I befriended myself with negative folks at the start of the year. I convinced myself that it was still the first term and that I had plenty of time until the final exams in December. I played a lot in class and didn’t give myself enough time to concentrate because I was preoccupied with friends and social media platforms like Facebook. I wanted to be popular like other influencers, so I spent a lot of time on social media amusing people with funny postings. My grades had fallen, which caused me great concern. Teachers like Sir Bopape and Sir Khumalo warned me about the friends I chose, and I’m glad I listened. When you are not present, you will never know what your close buddies are up to.

Later in December, I completed one of my short-term goals by passing grade 11 and moving on to grade 12. That was the most thrilling journey to look forward to. Not only did I make myself proud, but I also made my family proud. I couldn’t wait to start one of those grade 12 classes. My matriculation adventure began in 2022. The teachers welcomed us with heartfelt speeches, and I appreciated how everyone emphasized the need of working as hard as we possibly could. The stakes were high. Everyone had high hopes for me.

My school was 8.2 kilometres away from my house. I had no choice but to attend our school’s weekend classes. Every weekend, I had to walk over two hours to school. It was a difficult task, but I committed to it. I went to school every school holiday. The worst month for me was June, when the mornings were cold, and I had to cross rivers to get to school. I didn’t have any money for taxis, so I my savings to buy food or other study materials.

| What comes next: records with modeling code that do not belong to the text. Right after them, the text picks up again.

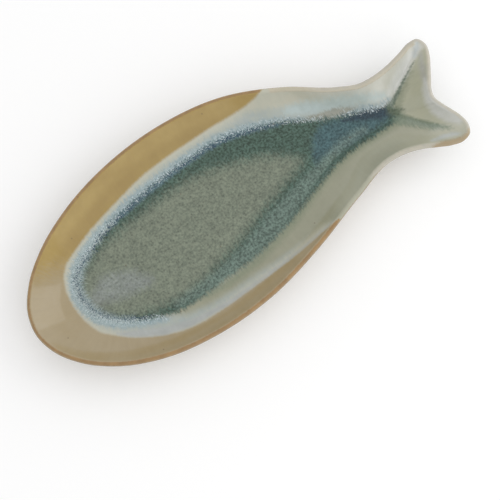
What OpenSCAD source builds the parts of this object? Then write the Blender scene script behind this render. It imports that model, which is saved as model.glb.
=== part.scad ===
// Fish shaped serving platter in glazed stoneware, seen from above as a fish with a forked tail.
// A pressed clay dish stands on a low foot ring, and coats of different glazes cover both faces.
// +X runs from the nose to the tail, +Y to the fish's back, +Z up from the table. Millimetres.

/* [Platter] */
// Length from the nose to the tips of the tail
platter_length = 359; // [320:1:400]
// Width across the belly
platter_width = 156; // [140:1:175]
// Height of the lip above the table at mid length
rim_height = 29.5; // [27:0.5:34]
// How far the lip dips towards the nose and the tail
rim_dip = 2; // [0:0.1:3]
// Thickness of the rounded lip
lip_thickness = 4.4; // [3.6:0.1:5.2]

/* [Well] */
// Height of the well floor above the table
floor_level = 9.7; // [8.5:0.1:11]
// Width of the inside wall in plan, from the lip to the well floor
wall_run = 31; // [28:0.5:34]

/* [Foot ring] */
// Height of the foot ring
foot_height = 3; // [2:0.1:4]
// Width of the ring's ground face
foot_width = 5; // [3:0.5:7]
// How far outside the edge of the well floor the dish reaches its flat underside
foot_setback = 11; // [9.5:0.5:12.5]
// Ledge of bare clay between the outside wall and the ring
foot_ledge = 0.6; // [0.3:0.1:1.2]

/* [Glaze] */
// Depth of the glaze on the lip, where it breaks thin and brown
lip_glaze = 0.3; // [0.2:0.05:0.5]
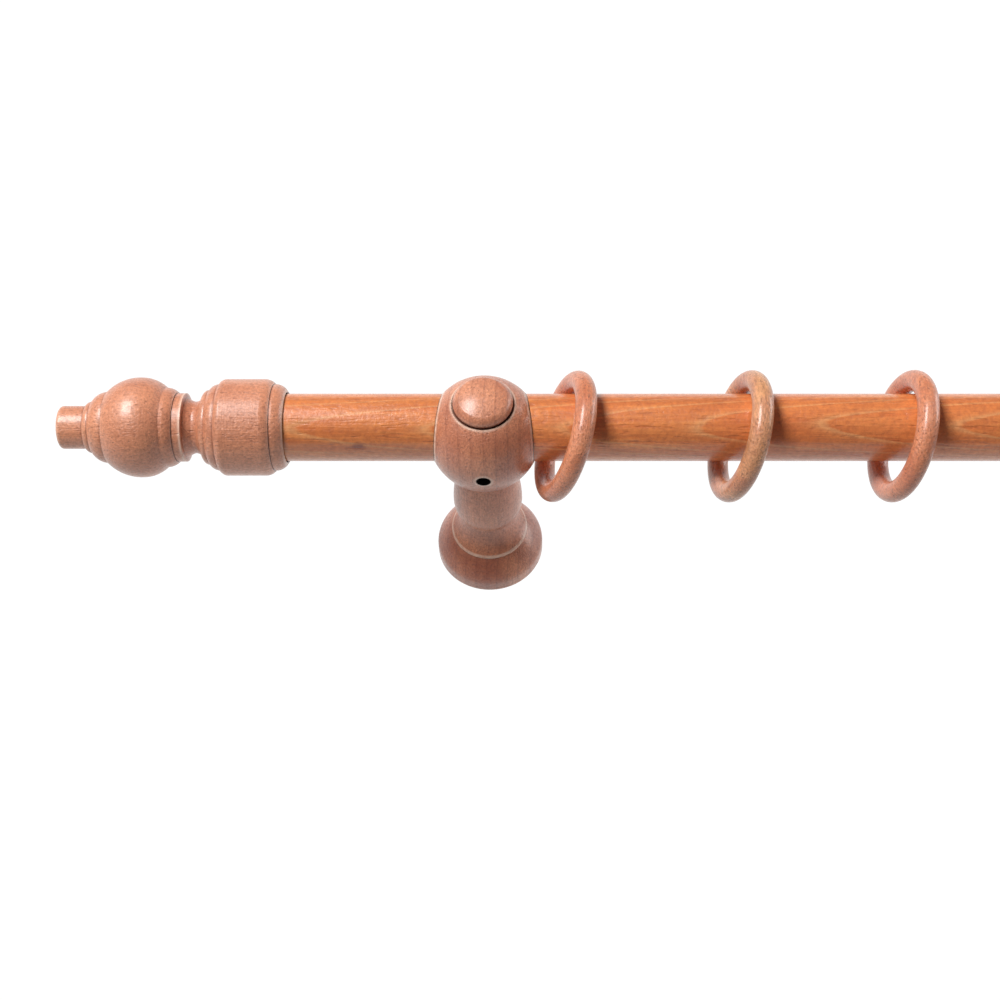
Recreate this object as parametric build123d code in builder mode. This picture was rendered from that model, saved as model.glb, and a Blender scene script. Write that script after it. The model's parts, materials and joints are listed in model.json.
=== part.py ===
from build123d import *
from math import acos, degrees, hypot, sqrt
import os

# Wooden curtain rod: a round rod with a turned sleeve finial on each end, two turned wall
# brackets that it passes through, and ten curtain rings hanging on it.
# X runs along the rod, +Y towards the wall, +Z up. The wall is the plane Y = 0, and the origin
# is on it, midway between the turning axes of the two brackets. Millimetres.

# Driving sizes
rod_diameter = 28.0
bracket_spacing = 780.0
rod_overhang = 110.0  # the rod's end beyond a bracket's axis
wall_to_rod = 91.0  # wall to the rod's axis
rod_rise = 2.7  # the rod's axis above a bracket's turning axis
socket_depth = 29.0  # blind bore of a finial
ring_bore = 38.0
ring_section = 8.8
first_ring = 34.0  # left bracket's axis to the first ring
last_ring = 43.0  # last ring to the right bracket's axis

# Curtain rings: share of the way from first to last, share of the greatest turn about the
# vertical that the rod lets a ring make, and lean along the rod in degrees
rings = [
    (0.0, 0.56, -2.4),
    (0.103, 0.46, -3.0),
    (0.199, 0.39, -4.0),
    (0.309, 0.46, -2.5),
    (0.42, 0.57, -3.5),
    (0.532, 0.43, -2.0),
    (0.642, 0.51, -3.0),
    (0.757, 0.41, -3.6),
    (0.876, 0.5, -2.2),
    (1.0, 0.45, -3.2),
]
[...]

I was unwell for about two months, and we were nearing the end of our June exams. I didn’t enjoy writing. I struggled a lot.

June tests were completed, trial exams were completed, and we were ready for our final exams. The actual Second World War. I’m not going to lie, everything was difficult. I studied like there was no tomorrow. I left school at 5 p.m. and got home at 7 p.m. And I did so well on my final examinations. It all came down to how I studied. Having a study group, studying a few days before the exam, and studying using past papers all aided greatly. As the Torah states, we must have something in order to get a favour. I had something and I received something.

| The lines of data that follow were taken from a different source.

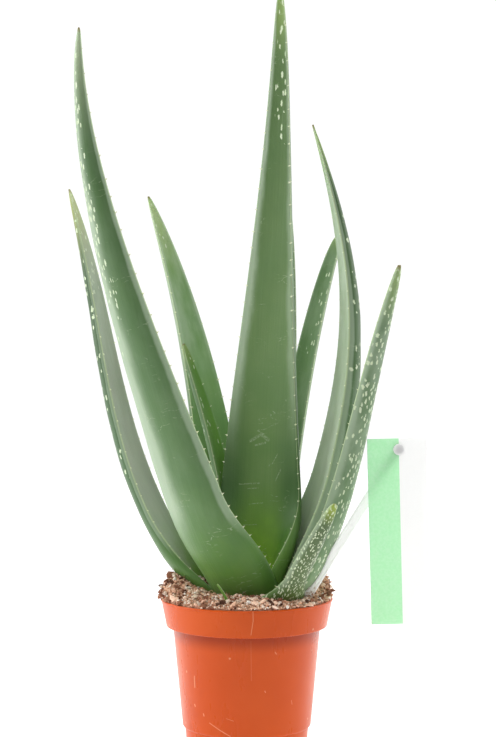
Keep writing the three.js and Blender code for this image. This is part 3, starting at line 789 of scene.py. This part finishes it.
def leaf_material(name, look):
    material, tree, shader = new_material("skin_" + name)
    skin = skin_signals(tree, name)
    place, t = skin.place, skin.t
    # Real wax on the faces and a painted sheen at the margins make the green paler.
    wax_and_sheen = wax_and_sheen_mask(skin, look)
    green = blend(wax_and_sheen, flesh_colour(skin, look), WAX_AND_SHEEN_COLOUR)
    if look.scuffs:
        green = blend(scuff_mask(place, look.scuffs) * 0.6, green, MARK_COLOUR)
    if look.marks:
        rubbed = line_mask(join(skin.across, skin.along), look.marks)
        rubbed = rubbed * ramp(grain(place, 0.9, 4, 0.7), 0.4, 0.62, 0, 0.6)
        green = blend(rubbed * skin.on_inner, green, MARK_COLOUR)
    if look.flecks:
        green = blend(fleck_mask(skin, look), green, FLECK_COLOUR)

    from_rim = (1 - abs(skin.sideways)) * (abs(skin.across) + 1)
    green = blend(ramp(from_rim, 0.01, 0.09, 0.75, 0), green, MARGIN_COLOUR)
    green = blend(ramp(t, 0.985, 0.998), green, POINT_COLOUR)
    green = blend(ramp(skin.tooth, 0.1, 0.4), green, TOOTH_COLOUR)
    green = blend(ramp(skin.tooth, 0.7, 1), green, TOOTH_TIP_COLOUR)

    bump(shader, grain(place, 0.9) + skin.stripes * 2, 0.25, 0.0004)
    set_inputs(shader, Base_Color=green, Roughness=ramp(wax_and_sheen, 0, 0.6, 0.38, 0.55),
               Sheen_Weight=0.03, Sheen_Roughness=0.35, Sheen_Tint=(0.85, 0.95, 0.85),
               Specular_IOR_Level=0.25, Subsurface_Weight=0.12, Subsurface_Scale=0.004,
               Subsurface_Radius=(0.6, 1, 0.3))
    return material


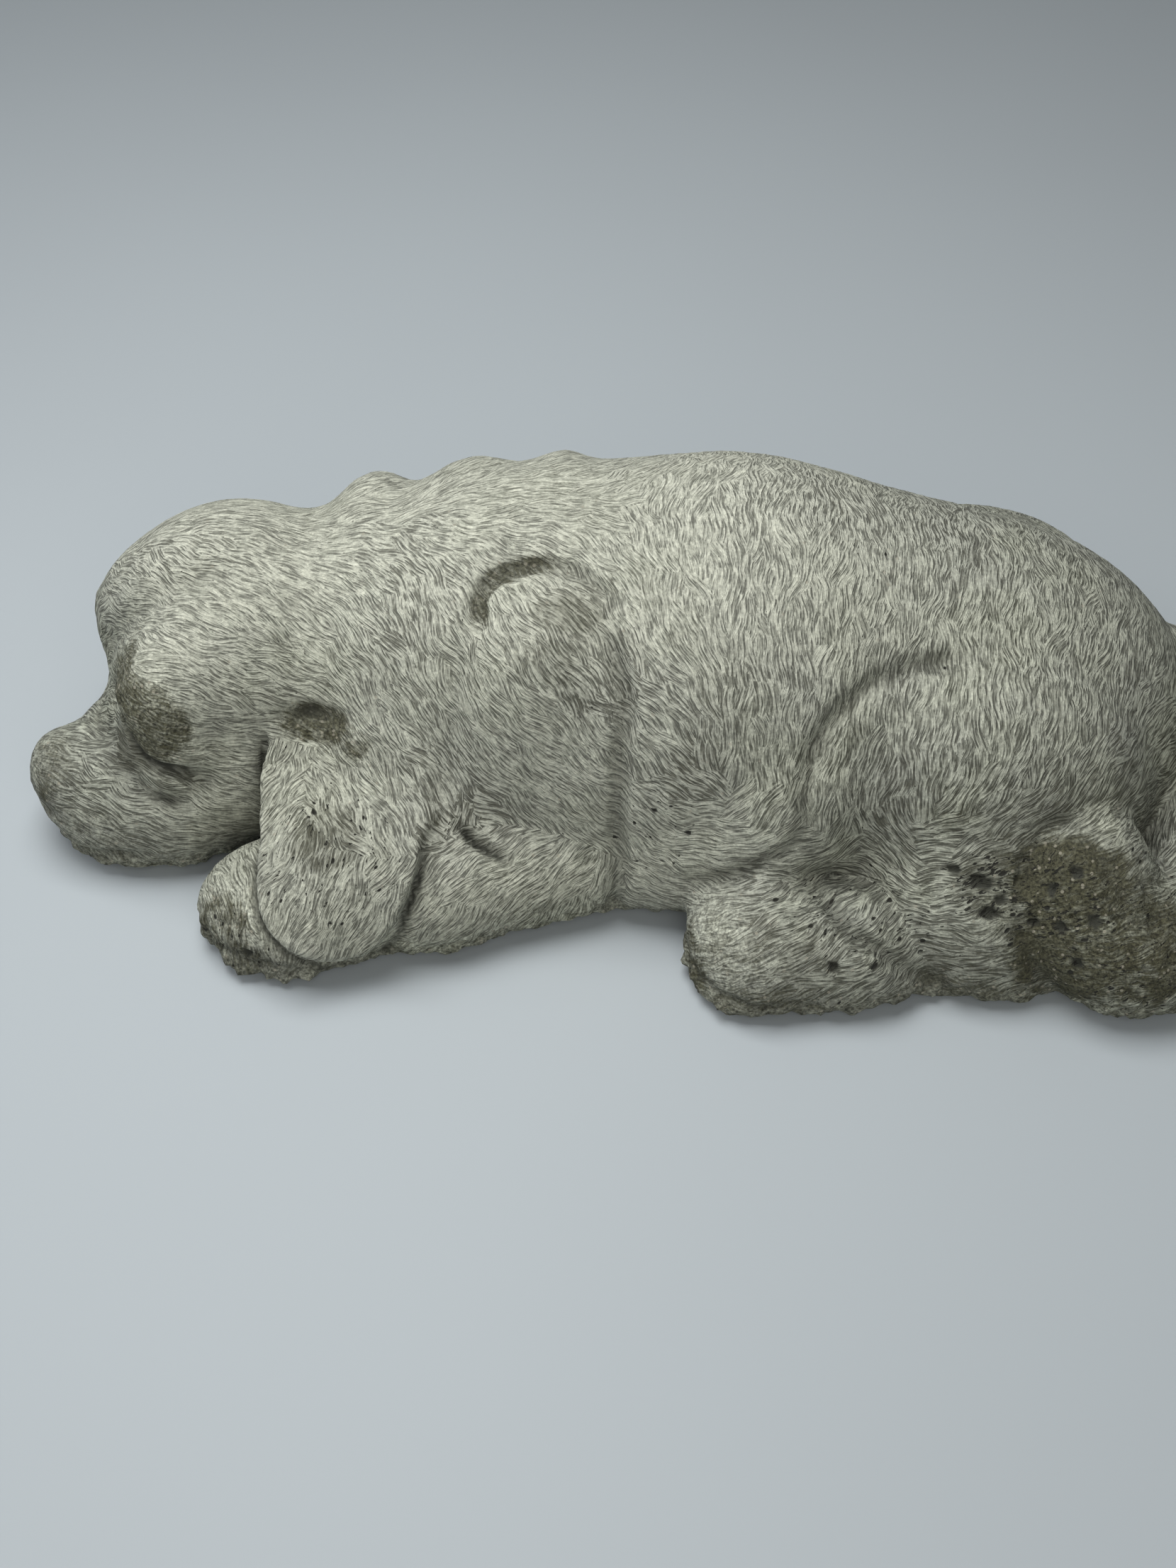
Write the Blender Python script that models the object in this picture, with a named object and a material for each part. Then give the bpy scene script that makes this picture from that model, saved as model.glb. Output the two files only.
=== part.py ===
"""Sleeping puppy, cast in one piece of concrete and lying flat on its underside.

The body, limbs and head are rounded masses run into one another, with the creases pressed
into them. They are set out in millimetres on a figure lying along X with its nose towards
-X, its underside at z = 0 and its head turned towards -Y, the near side, then scaled so that
it is LENGTH long.
"""
import bpy
import numpy as np

LENGTH = 0.345            # nose to the back of the tail, metres
FIGURE = 358.4            # the same on the figure as set out, millimetres; the rest are its sizes
TRUNK = 122.0             # middle of the chest to middle of the rump
GIRTH = 60.0              # half the width of the chest
BACK = 71.0               # height of the chest's mass above its middle
STANCE = 75.0             # forepaw out from the spine
FORELEG = 21.0
FOREPAW = 25.0
HIND_FOOT = 23.0
HAUNCH = 49.0
SKULL_SIZE = 42.0
MUZZLE = 29.0
BROW = 20.0
EYELID = 13.0
EAR_THICKNESS = 4.0
TAIL = 19.0
FAR_DROP = 8.0            # how much lower the far shoulder and haunch lie
CREASE = 3.2              # depth of the main creases
CREASE_WIDTH = 2.6        # half their width
BASE_ROUNDING = 7.0       # how far the rim round the underside tucks in
CELL = 2.0                # spacing of the samples
TRIANGLES = 9000          # faces the finished solid is brought down to

SPINE_Y = 49.0
CHEST_X = -32.0
RUMP_X = CHEST_X + TRUNK
SKULL = np.array([-112.0, 43.0, 44.0])
FACING = np.array([-0.85, -0.5, -0.16])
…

The big day arrived. The day of the results, and guess what? I made it with a lovely bachelor’s pass. It was an exciting time, and I was later admitted into the Vaal University of Technology’s Information and Technology program. It was not what I had hoped for as a child, but I accepted it. I didn’t want to stay at home because I was terrified of what life had in store for me. I already knew what was going to happen.

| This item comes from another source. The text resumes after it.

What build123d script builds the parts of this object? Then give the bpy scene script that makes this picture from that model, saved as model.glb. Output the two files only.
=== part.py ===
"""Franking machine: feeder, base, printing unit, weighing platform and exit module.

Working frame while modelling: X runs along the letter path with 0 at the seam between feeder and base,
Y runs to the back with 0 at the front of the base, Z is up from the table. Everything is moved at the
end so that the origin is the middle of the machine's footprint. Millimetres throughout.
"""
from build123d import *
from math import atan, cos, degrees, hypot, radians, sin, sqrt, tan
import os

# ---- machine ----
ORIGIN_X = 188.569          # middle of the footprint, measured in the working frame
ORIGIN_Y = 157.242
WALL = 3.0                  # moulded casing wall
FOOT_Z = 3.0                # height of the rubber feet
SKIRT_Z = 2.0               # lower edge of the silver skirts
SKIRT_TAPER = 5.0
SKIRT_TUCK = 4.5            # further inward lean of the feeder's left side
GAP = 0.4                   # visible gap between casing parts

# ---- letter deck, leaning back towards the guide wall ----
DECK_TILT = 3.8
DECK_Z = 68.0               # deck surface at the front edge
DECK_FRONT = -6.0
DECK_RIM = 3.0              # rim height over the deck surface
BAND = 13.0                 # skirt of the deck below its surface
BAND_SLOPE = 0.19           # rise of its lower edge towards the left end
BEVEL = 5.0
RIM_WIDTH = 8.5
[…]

Finally, that concludes my academic adventure. I didn’t give up and grasped every opportunity with both hands. Recognize that life is not as difficult as you believe. Your actions are what make life appear challenging. You will succeed if you set your mind to it and remain constant in your efforts. What I’ve realized is that our teacher’s directions may appear to be bothering us at times, but they aren’t. Our teachers are our parents, and they want the best for us. With that said, I’d like to thank every teacher. Let it be the same for the next generation, because as time passes, they will require you more.